--- Directions for this task ---
Will you give the material below again, every line exactly as it is?

--- Source data ---
=======
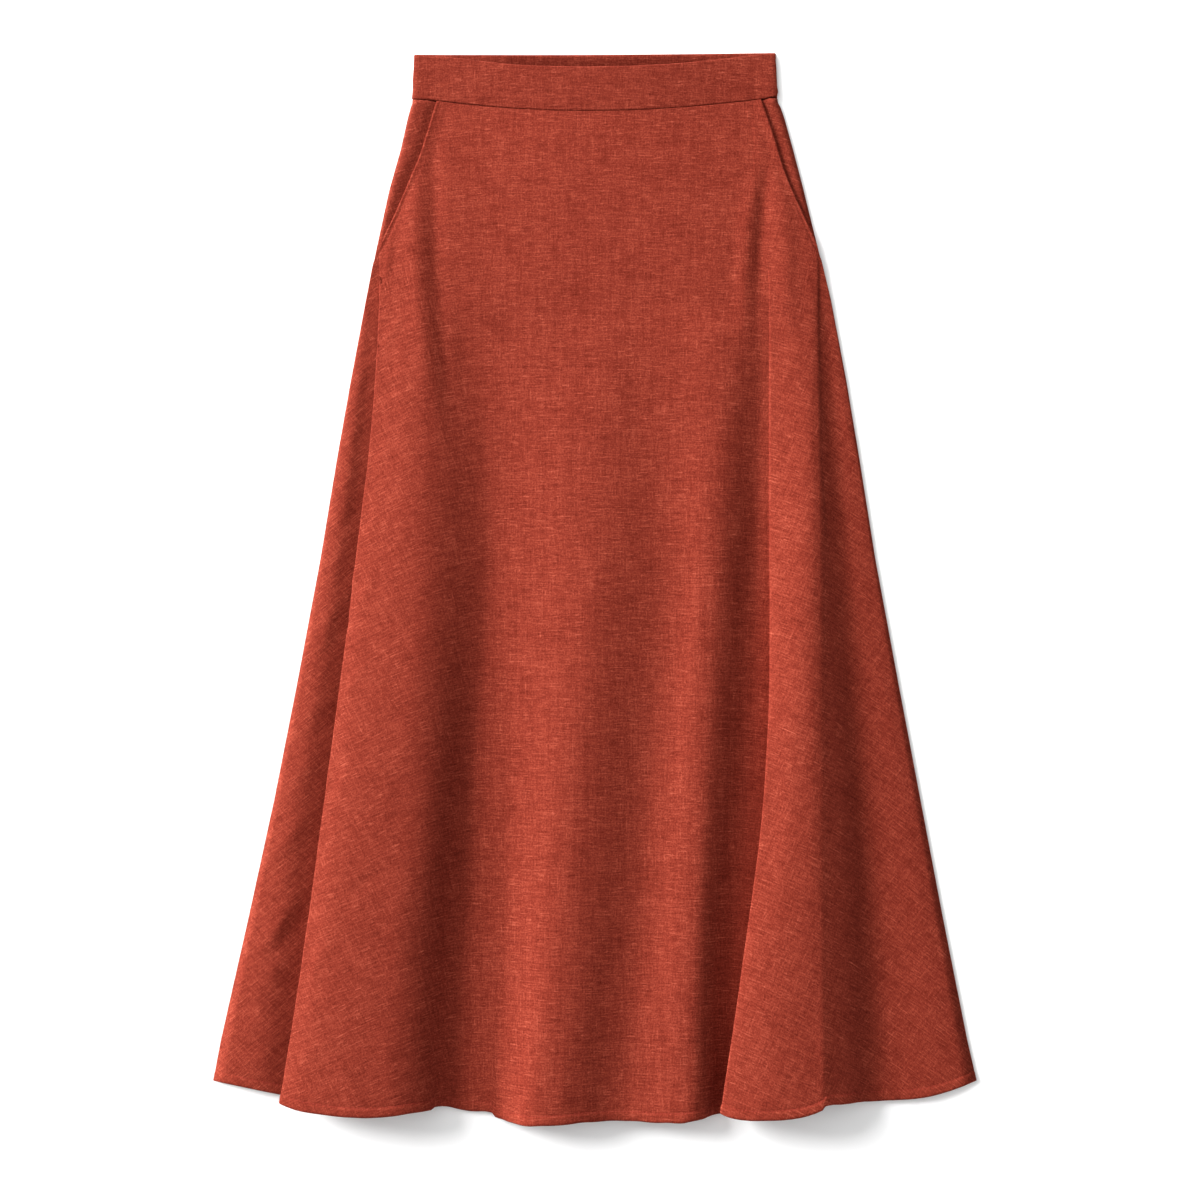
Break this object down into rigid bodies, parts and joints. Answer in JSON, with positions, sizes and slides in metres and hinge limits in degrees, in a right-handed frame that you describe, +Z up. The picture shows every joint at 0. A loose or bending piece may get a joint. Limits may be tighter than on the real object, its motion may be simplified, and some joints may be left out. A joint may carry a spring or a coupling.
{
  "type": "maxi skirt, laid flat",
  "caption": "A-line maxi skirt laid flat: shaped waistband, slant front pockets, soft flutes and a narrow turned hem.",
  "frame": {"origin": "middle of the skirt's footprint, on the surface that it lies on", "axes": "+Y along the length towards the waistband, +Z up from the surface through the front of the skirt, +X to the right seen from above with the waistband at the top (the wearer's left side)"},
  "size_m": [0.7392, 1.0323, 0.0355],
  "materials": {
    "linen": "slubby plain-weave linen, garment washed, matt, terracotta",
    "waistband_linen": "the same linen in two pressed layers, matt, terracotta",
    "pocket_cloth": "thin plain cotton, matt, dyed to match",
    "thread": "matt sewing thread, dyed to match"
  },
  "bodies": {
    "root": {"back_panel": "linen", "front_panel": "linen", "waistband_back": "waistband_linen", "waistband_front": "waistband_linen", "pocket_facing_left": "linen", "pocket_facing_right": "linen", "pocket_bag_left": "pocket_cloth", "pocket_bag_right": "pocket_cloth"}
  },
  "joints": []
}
=======
--- Solution for this task ---
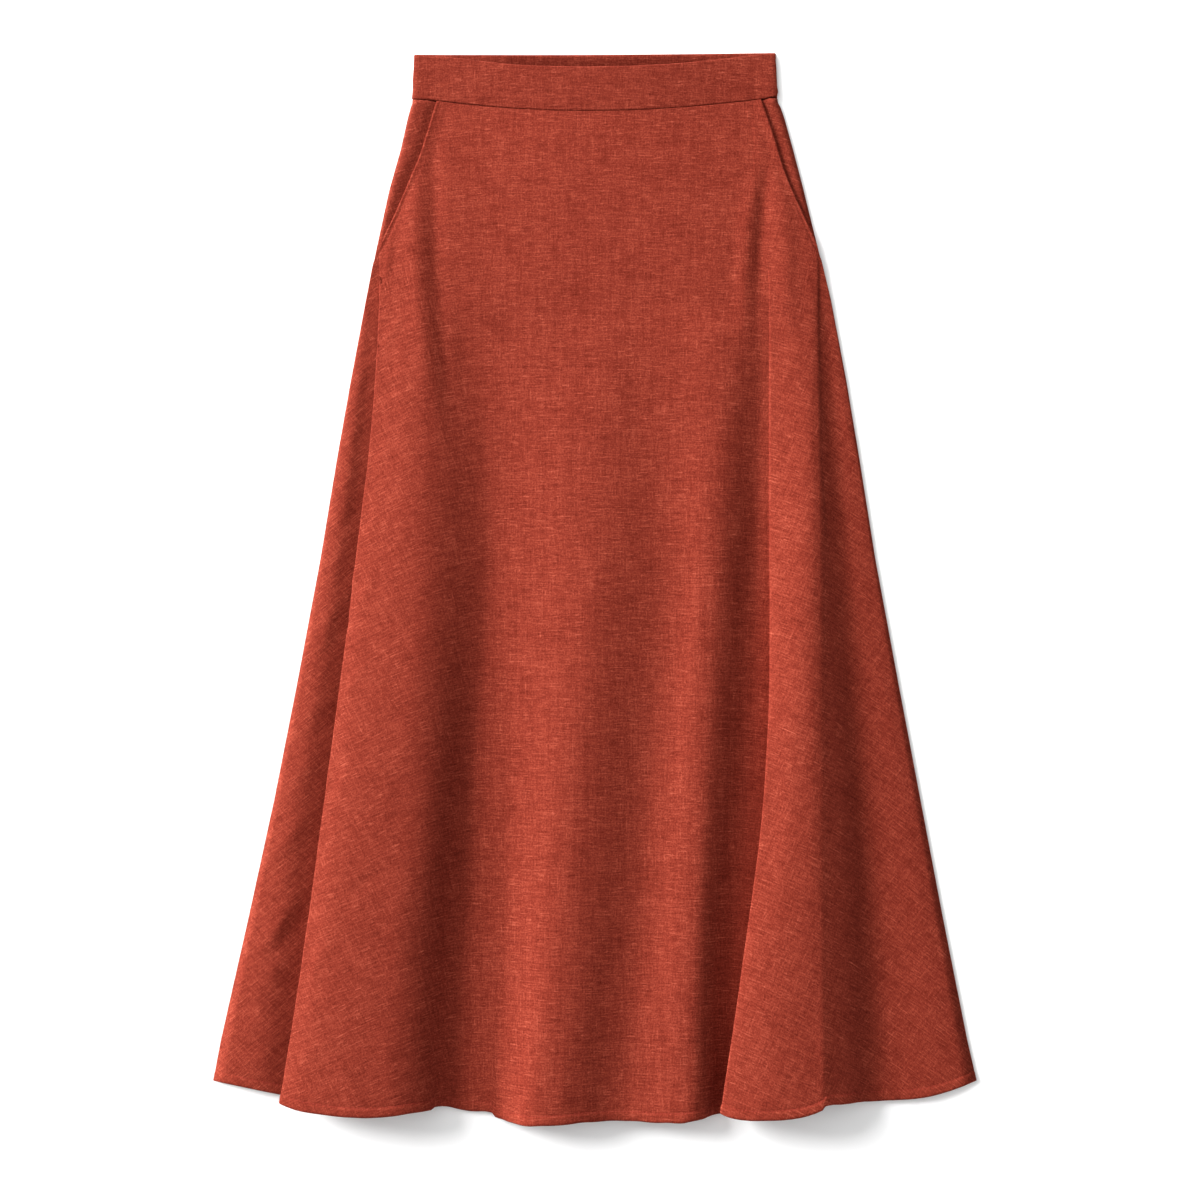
Break this object down into rigid bodies, parts and joints. Answer in JSON, with positions, sizes and slides in metres and hinge limits in degrees, in a right-handed frame that you describe, +Z up. The picture shows every joint at 0. A loose or bending piece may get a joint. Limits may be tighter than on the real object, its motion may be simplified, and some joints may be left out. A joint may carry a spring or a coupling.
{
  "type": "maxi skirt, laid flat",
  "caption": "A-line maxi skirt laid flat: shaped waistband, slant front pockets, soft flutes and a narrow turned hem.",
  "frame": {"origin": "middle of the skirt's footprint, on the surface that it lies on", "axes": "+Y along the length towards the waistband, +Z up from the surface through the front of the skirt, +X to the right seen from above with the waistband at the top (the wearer's left side)"},
  "size_m": [0.7392, 1.0323, 0.0355],
  "materials": {
    "linen": "slubby plain-weave linen, garment washed, matt, terracotta",
    "waistband_linen": "the same linen in two pressed layers, matt, terracotta",
    "pocket_cloth": "thin plain cotton, matt, dyed to match",
    "thread": "matt sewing thread, dyed to match"
  },
  "bodies": {
    "root": {"back_panel": "linen", "front_panel": "linen", "waistband_back": "waistband_linen", "waistband_front": "waistband_linen", "pocket_facing_left": "linen", "pocket_facing_right": "linen", "pocket_bag_left": "pocket_cloth", "pocket_bag_right": "pocket_cloth"}
  },
  "joints": []
}